A few writers, disturbed by the compulsion necessary to the existence of taxation, have advocated that governments be financed, not by taxation, but by some form of voluntary contribution. Such voluntary contribution systems could take various forms. One was the method relied on by the old city-state of Hamburg and other communities — voluntary gifts to the government. President William F. Warren of Boston University, in his essay, “Tax Exemption the Road to Tax Abolition,” described his experience in one of these communities: For five years it was the good fortune of the present writer to be domiciled in one of these communities. Incredible as it may seem to believers in the necessity of a legal enforcement of taxes by pains and penalties, he was for that period … his own assessor and his own tax-gatherer. In common with the other citizens. he was invited, without sworn statement or declaration, to make such contribution to the public charges as seemed to himself just and equal. That sum, uncounted by any official, unknown to any but himself, he was asked to drop with his own hand into a strong public chest; on doing which his name was checked off the list of contributors…. Every citizen felt a noble pride in such immunity from prying assessors and rude constables. Every annual call of the authorities on that community was honored to the full.82

Rothbard’s footnote states in part as follows:

82Dr. Warren’s article appeared in the Boston University Year Book for 1876. The board of the Council of the University endorsed the essay in these words: In place of the further extent of taxation advocated by many, the essay proposes a far more imposing reform, the general abolition of all compulsory taxes. It is hoped that the comparative novelty of the proposition may not deter practical men from a thoughtful study of the paper. (See the Boston University Year Book III (1876), pp. 17–38).

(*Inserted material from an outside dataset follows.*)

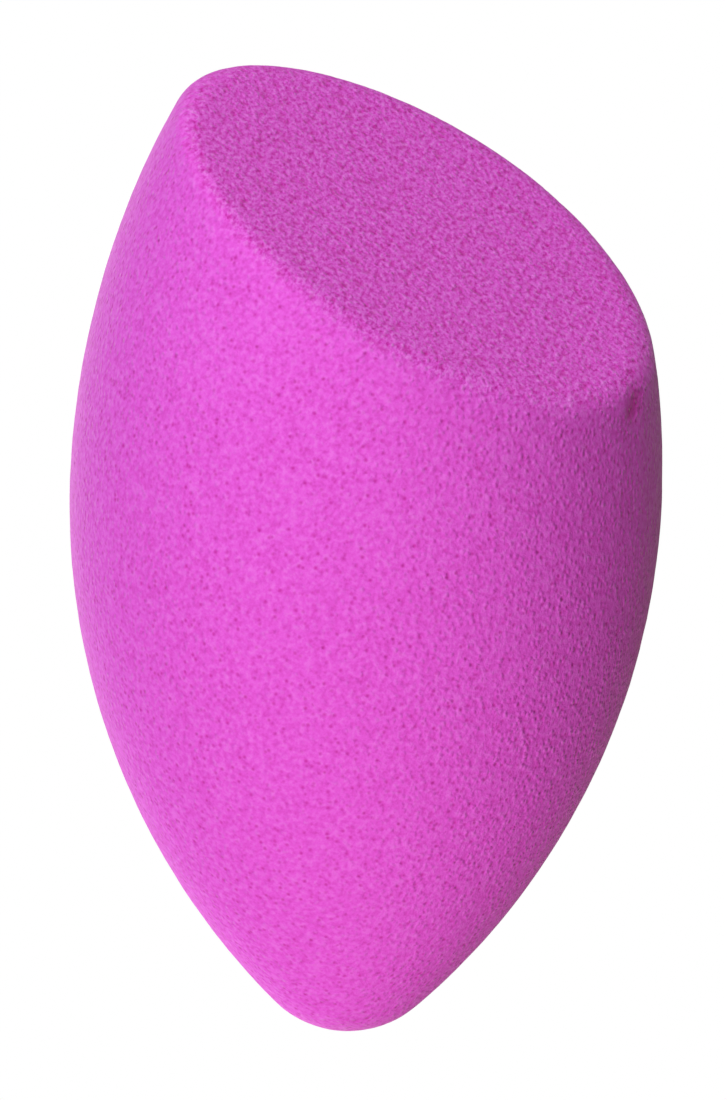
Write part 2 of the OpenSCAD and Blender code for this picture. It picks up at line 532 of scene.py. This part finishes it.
# The foam itself: orchid dye, with painted shade in the pits and in the grain's hollows and a painted
# highlight on the grain's tops, a matt surface and a faint velvety sheen
# The grain's hollows take the deep colour as painted shade and its tops the pale one as a painted
# highlight; the slow mottle spreads the same colours as random tone
DEEP_TONE_AND_SHADE_COLOUR = (0.51, 0.010, 0.32, 1)
FOAM_COLOUR = (0.73, 0.100, 0.66, 1)
PALE_TONE_AND_HIGHLIGHT_COLOUR = (0.80, 0.240, 0.78, 1)
PIT_SHADE_COLOUR = (0.50, 0.018, 0.29, 1)
PIT_SHADE_STRENGTH = 0.75
FINISH_DEPTH = 0.0001
SKIN_ROUGHNESS = 0.82
OPEN_ROUGHNESS = 0.94
PIT_ROUGHNESS = 0.06
VELVET_SHEEN = 0.25
VELVET_SPREAD = 0.35
VELVET_TINT = (1.0, 0.75, 0.80, 1)
cell_group = foam_cells()


def foam_material(name):
    """The foam's finish, under its own name for each piece."""
    material = bpy.data.materials.new(name)
    material.use_nodes = True
    tree, add = nodes_of(material)
    cells = add("ShaderNodeGroup", node_tree=cell_group)
    dye_and_shade_ramp = add("ShaderNodeValToRGB")
    dye_and_shade_ramp.color_ramp.elements[0].color = DEEP_TONE_AND_SHADE_COLOUR
    dye_and_shade_ramp.color_ramp.elements[1].color = PALE_TONE_AND_HIGHLIGHT_COLOUR
    dye_and_shade_ramp.color_ramp.elements.new(MIDDLE_TONE).color = FOAM_COLOUR
    # Painted shade: the pits are mixed towards a deeper colour
    pit_shade_share = add("ShaderNodeMath", operation="MULTIPLY")
    pit_shade_share.inputs[1].default_value = PIT_SHADE_STRENGTH
    pit_shaded = add("ShaderNodeMix", data_type="RGBA", B=PIT_SHADE_COLOUR)
    relief = add("ShaderNodeBump", Strength=1.0, Distance=FINISH_DEPTH)
    layer_roughness = add("ShaderNodeMath", operation="MULTIPLY_ADD")
    layer_roughness.inputs[1].default_value = OPEN_ROUGHNESS - SKIN_ROUGHNESS
    layer_roughness.inputs[2].default_value = SKIN_ROUGHNESS
    roughness = add("ShaderNodeMath", operation="MULTIPLY_ADD")
    roughness.inputs[1].default_value = PIT_ROUGHNESS
    shader = add("ShaderNodeBsdfPrincipled")
    shader.inputs["Specular IOR Level"].default_value = 0.0
    shader.inputs["Sheen Weight"].default_value = VELVET_SHEEN
    shader.inputs["Sheen Roughness"].default_value = VELVET_SPREAD
    shader.inputs["Sheen Tint"].default_value = VELVET_TINT
    out = add("ShaderNodeOutputMaterial")
    tree.links.new(cells.outputs["Tone"], dye_and_shade_ramp.inputs["Fac"])
    tree.links.new(cells.outputs["Pits"], pit_shade_share.inputs[0])
    tree.links.new(pit_shade_share.outputs[0], pit_shaded.inputs["Factor"])
    tree.links.new(dye_and_shade_ramp.outputs["Color"], pit_shaded.inputs["A"])
    tree.links.new(cells.outputs["Height"], relief.inputs["Height"])
    tree.links.new(cells.outputs["Open"], layer_roughness.inputs[0])
    tree.links.new(cells.outputs["Pits"], roughness.inputs[0])
    tree.links.new(layer_roughness.outputs[0], roughness.inputs[2])
    tree.links.new(pit_shaded.outputs["Result"], shader.inputs["Base Color"])
    tree.links.new(roughness.outputs[0], shader.inputs["Roughness"])
    tree.links.new(relief.outputs[0], shader.inputs["Normal"])
    tree.links.new(shader.outputs[0], out.inputs["Surface"])
    return material


# Foam core. The open-celled foam fills the whole sponge under its skin, and lies bare on the
# sliced face and the worn rim, where the knife opened its cells. Under the skin it is the same
# form again, sunk by the skin's thickness, with a small step at the skin line.
def border(bm, faces):
    """The edges round a set of faces."""
    inside = set(faces)
    return [edge for edge in bm.edges if sum(face in inside for face in edge.link_faces) == 1]


def sink(bm, faces):
    """Moves faces in by the skin's thickness, along the form's normals."""
    normal = bm.verts.layers.float_vector["form normal"]
    for vert in {vert for face in faces for vert in face.verts}:
        vert.co -= SKIN_THICKNESS * Vector(vert[normal])


def piece_from(bm, shown, name, material, node):
    """Makes a mesh the piece that stands for a node, with the form's shading on its shown faces."""
    normal = bm.verts.layers.float_vector["form normal"]
    shown = set(shown)
    shading = []
    for face in bm.faces:
        face.smooth = True
        for vert in face.verts:
            shading.append(Vector(vert[normal]) if face in shown else Vector())
    mesh = bpy.data.meshes.new(name)
    bm.to_mesh(mesh)
    bm.free()
    mesh.normals_split_custom_set(shading)
    mesh.materials.append(material)
    piece = bpy.data.objects.new(name, mesh)
    bpy.context.scene.collection.objects.link(piece)
    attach(piece, "root")
    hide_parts(node)


core = foam.copy()
covered = faces_of(core, is_skin=True)
bare = faces_of(core, is_skin=False)
bmesh.ops.split_edges(core, edges=border(core, covered))
sink(core, covered)
step_edges = border(core, covered) + border(core, bare)
bmesh.ops.bridge_loops(core, edges=step_edges)
for edge in step_edges:
    edge.smooth = False
piece_from(core, bare, "open_foam_core", foam_material("open foam"), "foam_core")

# Moulded skin. Where the foam set against the mould's wall its cells stayed small and closed up,
# which leaves a smooth, velvety skin with fine pits over the sides and the tip.
skin = foam.copy()
foam.free()
bmesh.ops.delete(skin, geom=faces_of(skin, is_skin=False), context="FACES")
outside = skin.faces[:]
doubled = bmesh.ops.duplicate(skin, geom=outside)["geom"]
inside = [part for part in doubled if isinstance(part, bmesh.types.BMFace)]
sink(skin, inside)
bmesh.ops.reverse_faces(skin, faces=inside)
end_edges = border(skin, outside) + border(skin, inside)
bmesh.ops.bridge_loops(skin, edges=end_edges)
for edge in end_edges:
    edge.smooth = False
piece_from(skin, outside, "velvety_skin", foam_material("skin foam"), "moulded_skin")

# The picture shows each colour as it is written.
view = bpy.context.scene.view_settings
view.view_transform = "Standard"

Rothbard, being an “anarcho-capitalist,” criticized the idea of voluntary support of limited government owing to his favoring no government at all. Nonetheless, the example he provided gives us a glimpse of the practicality of voluntarily funded government.

What relevance does all this have to the plight under which Americans find themselves today? It has all the relevance in the world. Today, people honestly believe that despite decades of continuous failure, disasters, debacles, and crises, a new president or new federal officials can somehow fix or reform the welfare-warfare state apparatuses. They cannot. It’s delusion, a very dangerous delusion. These apparatuses are inherently defective. In fact, every reform or fix just makes the situation worse. More important, their infringements on the liberty and privacy of the American people continue to mount.

Americans need to think at a higher level, just as our Founding Fathers and the Framers did. We need to ask, discuss, and debate the most important question of our time: What is the role of government in a free society?